§ GIVEN DATA:

□ □ □ □

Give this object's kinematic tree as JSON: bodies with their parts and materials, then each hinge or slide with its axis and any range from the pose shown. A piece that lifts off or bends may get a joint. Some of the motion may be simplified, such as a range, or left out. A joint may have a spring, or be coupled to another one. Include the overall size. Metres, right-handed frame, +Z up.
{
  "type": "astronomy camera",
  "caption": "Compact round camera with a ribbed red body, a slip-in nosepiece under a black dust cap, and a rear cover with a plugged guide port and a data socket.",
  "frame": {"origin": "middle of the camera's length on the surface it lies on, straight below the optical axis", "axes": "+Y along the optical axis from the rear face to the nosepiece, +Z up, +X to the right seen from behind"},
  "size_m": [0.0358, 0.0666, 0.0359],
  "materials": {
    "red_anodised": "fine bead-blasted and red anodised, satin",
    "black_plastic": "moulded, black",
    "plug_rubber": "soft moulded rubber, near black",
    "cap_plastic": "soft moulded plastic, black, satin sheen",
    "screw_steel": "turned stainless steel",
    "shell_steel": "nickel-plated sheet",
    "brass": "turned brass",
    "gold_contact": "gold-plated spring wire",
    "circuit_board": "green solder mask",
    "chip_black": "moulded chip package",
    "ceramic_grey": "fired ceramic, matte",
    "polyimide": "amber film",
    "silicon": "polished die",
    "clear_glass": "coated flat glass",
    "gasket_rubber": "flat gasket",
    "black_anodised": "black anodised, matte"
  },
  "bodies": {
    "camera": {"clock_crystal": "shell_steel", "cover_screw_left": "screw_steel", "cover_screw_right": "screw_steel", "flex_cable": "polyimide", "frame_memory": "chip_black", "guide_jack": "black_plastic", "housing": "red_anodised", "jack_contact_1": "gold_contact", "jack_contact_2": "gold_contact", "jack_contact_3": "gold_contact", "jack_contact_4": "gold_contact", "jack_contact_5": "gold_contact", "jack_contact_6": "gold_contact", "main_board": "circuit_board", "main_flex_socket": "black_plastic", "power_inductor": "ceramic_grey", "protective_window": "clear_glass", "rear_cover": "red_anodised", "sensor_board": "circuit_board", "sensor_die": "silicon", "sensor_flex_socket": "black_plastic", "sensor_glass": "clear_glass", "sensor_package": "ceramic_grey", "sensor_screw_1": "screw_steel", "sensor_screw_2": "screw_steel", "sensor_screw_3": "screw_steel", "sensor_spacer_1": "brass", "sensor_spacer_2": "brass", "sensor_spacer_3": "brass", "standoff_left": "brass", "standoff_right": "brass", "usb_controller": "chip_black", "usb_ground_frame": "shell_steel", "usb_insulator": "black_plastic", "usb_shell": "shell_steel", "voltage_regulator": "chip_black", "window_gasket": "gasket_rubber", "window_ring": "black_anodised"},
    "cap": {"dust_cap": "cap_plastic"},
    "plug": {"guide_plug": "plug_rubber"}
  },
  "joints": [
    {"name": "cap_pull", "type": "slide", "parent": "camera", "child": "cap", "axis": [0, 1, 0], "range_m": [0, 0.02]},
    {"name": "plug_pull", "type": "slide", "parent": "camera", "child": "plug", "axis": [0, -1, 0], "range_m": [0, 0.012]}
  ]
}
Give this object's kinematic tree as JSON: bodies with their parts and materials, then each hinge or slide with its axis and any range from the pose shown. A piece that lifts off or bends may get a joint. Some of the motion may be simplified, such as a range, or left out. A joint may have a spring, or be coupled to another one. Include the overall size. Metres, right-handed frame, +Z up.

□ □ □ □

§ WHAT YOU SHOULD DO: The lines above should be duplicated exactly.

§ FULL ANSWER:
Give this object's kinematic tree as JSON: bodies with their parts and materials, then each hinge or slide with its axis and any range from the pose shown. A piece that lifts off or bends may get a joint. Some of the motion may be simplified, such as a range, or left out. A joint may have a spring, or be coupled to another one. Include the overall size. Metres, right-handed frame, +Z up.
{
  "type": "astronomy camera",
  "caption": "Compact round camera with a ribbed red body, a slip-in nosepiece under a black dust cap, and a rear cover with a plugged guide port and a data socket.",
  "frame": {"origin": "middle of the camera's length on the surface it lies on, straight below the optical axis", "axes": "+Y along the optical axis from the rear face to the nosepiece, +Z up, +X to the right seen from behind"},
  "size_m": [0.0358, 0.0666, 0.0359],
  "materials": {
    "red_anodised": "fine bead-blasted and red anodised, satin",
    "black_plastic": "moulded, black",
    "plug_rubber": "soft moulded rubber, near black",
    "cap_plastic": "soft moulded plastic, black, satin sheen",
    "screw_steel": "turned stainless steel",
    "shell_steel": "nickel-plated sheet",
    "brass": "turned brass",
    "gold_contact": "gold-plated spring wire",
    "circuit_board": "green solder mask",
    "chip_black": "moulded chip package",
    "ceramic_grey": "fired ceramic, matte",
    "polyimide": "amber film",
    "silicon": "polished die",
    "clear_glass": "coated flat glass",
    "gasket_rubber": "flat gasket",
    "black_anodised": "black anodised, matte"
  },
  "bodies": {
    "camera": {"clock_crystal": "shell_steel", "cover_screw_left": "screw_steel", "cover_screw_right": "screw_steel", "flex_cable": "polyimide", "frame_memory": "chip_black", "guide_jack": "black_plastic", "housing": "red_anodised", "jack_contact_1": "gold_contact", "jack_contact_2": "gold_contact", "jack_contact_3": "gold_contact", "jack_contact_4": "gold_contact", "jack_contact_5": "gold_contact", "jack_contact_6": "gold_contact", "main_board": "circuit_board", "main_flex_socket": "black_plastic", "power_inductor": "ceramic_grey", "protective_window": "clear_glass", "rear_cover": "red_anodised", "sensor_board": "circuit_board", "sensor_die": "silicon", "sensor_flex_socket": "black_plastic", "sensor_glass": "clear_glass", "sensor_package": "ceramic_grey", "sensor_screw_1": "screw_steel", "sensor_screw_2": "screw_steel", "sensor_screw_3": "screw_steel", "sensor_spacer_1": "brass", "sensor_spacer_2": "brass", "sensor_spacer_3": "brass", "standoff_left": "brass", "standoff_right": "brass", "usb_controller": "chip_black", "usb_ground_frame": "shell_steel", "usb_insulator": "black_plastic", "usb_shell": "shell_steel", "voltage_regulator": "chip_black", "window_gasket": "gasket_rubber", "window_ring": "black_anodised"},
    "cap": {"dust_cap": "cap_plastic"},
    "plug": {"guide_plug": "plug_rubber"}
  },
  "joints": [
    {"name": "cap_pull", "type": "slide", "parent": "camera", "child": "cap", "axis": [0, 1, 0], "range_m": [0, 0.02]},
    {"name": "plug_pull", "type": "slide", "parent": "camera", "child": "plug", "axis": [0, -1, 0], "range_m": [0, 0.012]}
  ]
}
Give this object's kinematic tree as JSON: bodies with their parts and materials, then each hinge or slide with its axis and any range from the pose shown. A piece that lifts off or bends may get a joint. Some of the motion may be simplified, such as a range, or left out. A joint may have a spring, or be coupled to another one. Include the overall size. Metres, right-handed frame, +Z up.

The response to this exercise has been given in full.